OECD: The state of the banking sector in Europe


Authors Dirk Schoenmaker and Toon Peek write that the Baltics, Cyprus, Greece and Ireland have been hit by a strong decline in lending in the wake of the financial crisis.

This deleveraging is mainly caused by a reduction in cross-border supply of credit. The authors also examine the capital position of the European banking system, using November 2013 stock market data. In the basic scenario, to restore capital to a market-based leverage ratio of 3%, €84 billion of extra capital would be needed for the largest 60 banks. 

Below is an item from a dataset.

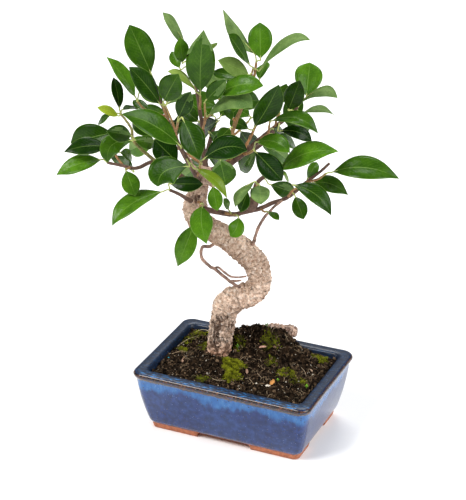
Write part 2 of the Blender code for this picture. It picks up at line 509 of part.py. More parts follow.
LEAVES = [
    # far left
    leaf("branch_left", (-90, 165), (-124, 152.6), 12.5, (11, 16), via=(-108, 161)),
    leaf("twig_left_far", (-85, 175.5), (-117.3, 171.5), 12.5, (6, 14), via=(-101, 176)),
    leaf("twig_left_far", (-80.5, 187), (-112, 179), 18, (-5, -14)),
    leaf("branch_left_up", (-81, 201.5), (-91, 194), 5, (2, -6), wide=7),
    leaf("branch_left_up", (-75.5, 200.6), (-91, 207.3), 6.5, (6, 12), wide=7.5),
    leaf("branch_left_up", (-72, 205.5), (-60, 207.5), 4.5, (0, -12), wide=9),
    leaf("twig_left_front", (-66.5, 184.5), (-85, 188.5), 12, (22, 42)),
    leaf("twig_left_front", (-65.5, 180.5), (-84.5, 162.8), 14, (20, 30), via=(-81, 177)),
    leaf("twig_left_front", (-63.5, 181), (-49, 178), 10, (18, 2)),
    leaf("twig_left_far", (-75, 171), (-66, 166.5), 8, (4, -14)),
    leaf("twig_left_down", (-71, 156), (-64.4, 135.5), 11.7, (22, 30), away=True),
    leaf("branch_left", (-66, 156), (-81, 168.5), 8, (4, -18)),
    # left of the middle
    leaf("branch_front", (-30.5, 177.5), (-73, 202.3), 17, (41, 52), via=(-50, 193.5)),
    leaf("twig_left_mid", (-32, 163), (-49, 181.5), 17.5, (21, 14)),
    leaf("branch_front", (-24.5, 159.5), (-47, 143), 19, (33, 46), via=(-41.5, 155.5)),
    leaf("branch_left_low", (-37, 145), (-12.5, 145), 11, (21, 26)),
    leaf("branch_left_low", (-44.5, 138.5), (-83, 110), 14, (22, 44), via=(-68, 128)),
    leaf("twig_trunk_front", (-13, 126.5), (-10, 94.5), 16, (24, 36), via=(-14, 112)),
    leaf("twig_trunk_front", (-19.5, 111), (-33, 75), 15, (18, 24)),
    leaf("twig_trunk_top", (-5, 143), (-1.6, 122.8), 10.5, (20, 30), away=True),
    leaf("branch_front", (-18, 157.5), (5.8, 133), 7.5, (31, 44), via=(-3.5, 148.5), wide=9),
    leaf("twig_leader_low", (0.5, 165.5), (5, 144), 18, (12, 4)),
    leaf("twig_front_mid", (-11.5, 166), (21, 172.5), 16.5, (33, 46), via=(5, 175.5)),
    leaf("twig_left_inner", (-27, 197.5), (-15, 165), 19, (24, 34)),
    # top left
    leaf("branch_top_left", (-50.5, 234.5), (-65.3, 271.7), 16.5, (-2, -8)),
    leaf("twig_left_top", (-62.5, 216), (-83, 247), 10, (3, 8)),
    leaf("twig_left_top", (-60, 223), (-69, 239), 4, (4, -10), under=True, wide=9),
    leaf("twig_left_top_front", (-44.5, 210.5), (-66.6, 239.3), 14, (16, 26)),
    leaf("branch_left_up", (-74.5, 206.5), (-78.2, 231), 8, (4, -8)),
    leaf("twig_left_top", (-53, 204), (-64, 213), 7, (0, -16)),
    leaf("branch_top_mid", (-24.5, 255), (-41, 281.2), 7.7, (-4, -2), via=(-33.5, 272), under=True, wide=12),
    leaf("branch_top_mid", (-27, 243), (-28.8, 262), 9.5, (0, 10)),
    leaf("branch_top_mid", (-29, 238.5), (-35, 251), 8, (-4, -14)),
    leaf("twig_mid_front", (-14, 220), (-11, 268), 20, (13, 18), via=(-13.5, 244)),
    leaf("branch_top_mid", (-15, 244), (-1, 258), 6, (-8, -24), wide=11),
    leaf("twig_mid_front", (-18, 221), (-38, 236), 6.5, (13, 22), via=(-26, 232), under=True, wide=12),
    leaf("twig_left_top_front", (-41, 213), (-30, 234), 15, (17, 26), away=True),
    leaf("twig_left_inner", (-30.5, 199.5), (-21, 220), 12, (18, 24)),
    leaf("twig_left_top_front", (-38.5, 210), (-29, 220), 5, (15, 2), under=True, wide=10),
    leaf("branch_top_mid", (-15.5, 196), (-28, 207), 11, (-6, -16)),
    # middle
    leaf("twig_mid_right", (-9.5, 213.5), (5.6, 229.5), 11.5, (17, 30)),
    leaf("branch_top_right", (16, 230), (-5, 235), 9, (-4, -18)),
    leaf("branch_top_right", (25.5, 250), (2.8, 283.8), 9.5, (4, 10), under=True, wide=14),
    leaf("branch_top_right", (30.5, 246), (30, 273.5), 16, (7, -4)),
    leaf("twig_top_right", (23, 240.5), (7, 264.5), 9, (14, 24), via=(13.5, 255)),
    leaf("twig_top_right", (30, 237), (67, 260), 8, (14, 24), via=(50, 258.5), wide=14),
    leaf("branch_top_right", (30, 229.5), (35.5, 243), 7.5, (-2, -14), wide=10),
    leaf("twig_top_right", (22, 233), (-0.8, 244.5), 12, (12, 26)),
    leaf("twig_right_inner", (-1, 217.3), (33, 224.5), 13.5, (16, 34), via=(15, 225)),
    leaf("twig_mid_right", (-8.5, 200.5), (25, 207), 13.5, (16, 36), via=(10, 213.5)),
    leaf("twig_right_inner", (1.5, 209.5), (9, 197), 6, (14, 26), wide=9),
    leaf("twig_right_up", (27, 192.5), (44.5, 225.5), 15, (12, 24), away=True),
    leaf("twig_right_up", (22, 190), (8, 197), 9, (4, -10)),
    leaf("branch_top_right", (8, 190.5), (-1, 181), 9.5, (4, 22)),
    leaf("branch_top_mid", (-10.5, 186), (2, 195), 9, (-10, -26)),
    # right
    leaf("twig_far_up", (44, 206), (50, 226), 9, (-4, -16), wide=13),
    leaf("branch_right_far", (52, 206), (60, 229), 14, (-4, 10)),
    leaf("branch_right_far", (65, 216.5), (67, 242.5), 18, (-12, -34)),
    leaf("branch_right_far", (61, 211), (88.3, 214.8), 8, (-8, 6), via=(76, 221), under=True, wide=13),
    leaf("branch_right_far", (63, 203), (86.5, 200.2), 6, (-14, -24), via=(77, 205.5), wide=11),
    leaf("twig_far_low", (40, 196.8), (74.4, 186.5), 11, (14, 30), via=(59, 198.5)),
    leaf("twig_far_low", (40.5, 190), (48, 186), 7, (2, -16)),
    leaf("branch_right_far", (46, 188.5), (69.8, 180), 9.5, (-2, 14), via=(59, 187.5)),
    leaf("twig_right_drop", (28.5, 179.5), (53.4, 171), 12, (18, 38), via=(42, 179.5)),
    leaf("twig_far_low", (44, 184.5), (57.6, 175.5), 8, (2, -14)),
    leaf("twig_right_drop", (27.5, 171.5), (48, 148), 16, (18, 22)),
    leaf("twig_leader_low", (12, 167), (27, 148), 14, (12, 22)),
    leaf("branch_right_far", (31, 178), (43, 174), 7, (-12, -30)),
    leaf("twig_right_leaf", (45.8, 156.5), (90, 172), 15.5, (24, 38), via=(65, 170)),
    leaf("twig_right_tip", (86.6, 155.2), (137, 149.5), 16.5, (22, 34), via=(111, 158.5)),
    leaf("branch_right_low", (67, 149.5), (74, 163), 8, (8, -12)),
    leaf("twig_right_tip", (71.5, 146), (98.4, 136), 11.5, (18, 12), via=(85, 145)),
    leaf("twig_right_low", (57, 144), (85.9, 118.7), 13, (27, 42), via=(74.5, 135.5)),
    leaf("twig_right_low", (58, 134.5), (64.8, 115.5), 11, (20, 30), away=True),
    leaf("branch_right_mid", (39, 144.5), (58, 137), 12, (2, -10)),
    leaf("twig_lump", (30.5, 144), (31.7, 128), 14, (24, 46)),
    leaf("twig_lump", (26.5, 146.5), (12, 126), 7, (25, 40), via=(16.5, 138.5), under=True, wide=13),
    leaf("branch_right_mid", (21.5, 139), (16, 121.5), 9, (16, 22)),
    leaf("twig_right_leaf", (47, 156), (53, 146), 3, (20, 22), wide=7),
    leaf("twig_right_hang", (37.5, 121.5), (46, 115), 5, (21, 26), wide=7),
    leaf("twig_trunk_right", (14.5, 117), (8, 101), 10.5, (24, 34), via=(13, 108)),
    leaf("twig_trunk_top", (6, 149.5), (12.5, 154), 5, (21, 28), wide=6.5),
    leaf("twig_trunk_top", (3, 150.5), (0, 156), 4.5, (20, 26), wide=6),
    leaf("twig_trunk_right", (7, 124), (3, 133), 5, (18, 22), wide=6.5),
    # hidden side
    leaf("branch_back", (-4, 200), (-24, 216), 15, (-62, -74)),
    leaf("branch_back", (1, 200), (14, 222), 16, (-62, -72)),
    leaf("branch_back", (-1, 196), (-18, 182), 15, (-66, -88)),
    leaf("branch_back", (-7, 187), (8, 168), 16, (-60, -86)),
    leaf("branch_back", (-15, 160), (-30, 148), 15, (-30, -52)),
    leaf("branch_back", (-10, 170), (6, 158), 14, (-44, -64)),
    leaf("twig_back_left", (-49, 185), (-64, 200), 15, (-43, -52)),
    leaf("twig_back_left", (-49, 181), (-68, 172), 15, (-44, -62)),
    leaf("twig_back_left", (-40, 180), (-34, 197), 14, (-46, -62)),
    leaf("twig_back_left", (-33, 172), (-46, 156), 15, (-40, -60)),
    leaf("twig_back_left", (-22, 171), (-14, 156), 13, (-42, -68)),
    leaf("twig_back_mid", (25, 199), (44, 210), 15, (-57, -66)),
    leaf("twig_back_mid", (23, 200), (10, 208), 14, (-60, -82)),
    leaf("twig_back_mid", (16, 188), (26, 172), 15, (-56, -80)),
    leaf("twig_back_mid", (8, 186), (-4, 174), 13, (-50, -30)),
    leaf("branch_back_right", (48, 199), (62, 214), 14, (-52, -56)),
    leaf("branch_back_right", (49, 196), (68, 190), 15, (-52, -70)),
    leaf("branch_back_right", (44, 190), (38, 170), 15, (-48, -70)),
    leaf("branch_back_right", (34, 178), (52, 164), 14, (-38, -58)),
    leaf("branch_back_right", (28, 174), (16, 156), 14, (-28, -50)),
    leaf("twig_back_top", (8, 219), (18, 240), 14, (-29, -36)),
    leaf("twig_back_top", (5, 219), (-12, 236), 14, (-30, -42)),
    leaf("twig_back_top", (8, 214), (30, 212), 14, (-30, -48)),
    leaf("twig_back_top", (-2, 208), (-20, 216), 13, (-24, -44)),
    leaf("twig_back_up_left", (-42, 211), (-58, 226), 14, (-29, -40)),
    leaf("twig_back_up_left", (-39, 211), (-34, 231), 13, (-30, -44)),
    leaf("twig_back_up_left", (-40, 204), (-60, 200), 14, (-28, -46)),
    leaf("twig_back_up_left", (-35, 195), (-20, 196), 13, (-24, -46)),
]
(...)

At the bank level, the top tertile of well-capitalised banks (with a market-based leverage ratio well above 4%) continues lending. By contrast, the 2nd tertile of medium-capitalised banks (between 3 and 4%) and the 3rd tertile of weakly-capitalised banks (well below 3%) show a strong decline in lending. Moreover, the market-to-book ratio is below one for those banks. The market thus gives a lower value to these banks.

The authors' finding provide prima facie evidence of a credit crunch in Europe. Another fallout of the financial crisis is an increase, though very modest, of concentration in banking in the distressed countries (Greece, Ireland, Portugal, Spain and Italy). The enhancement of financial stability through (forced) M&As seems to come at the expense of reduced competition.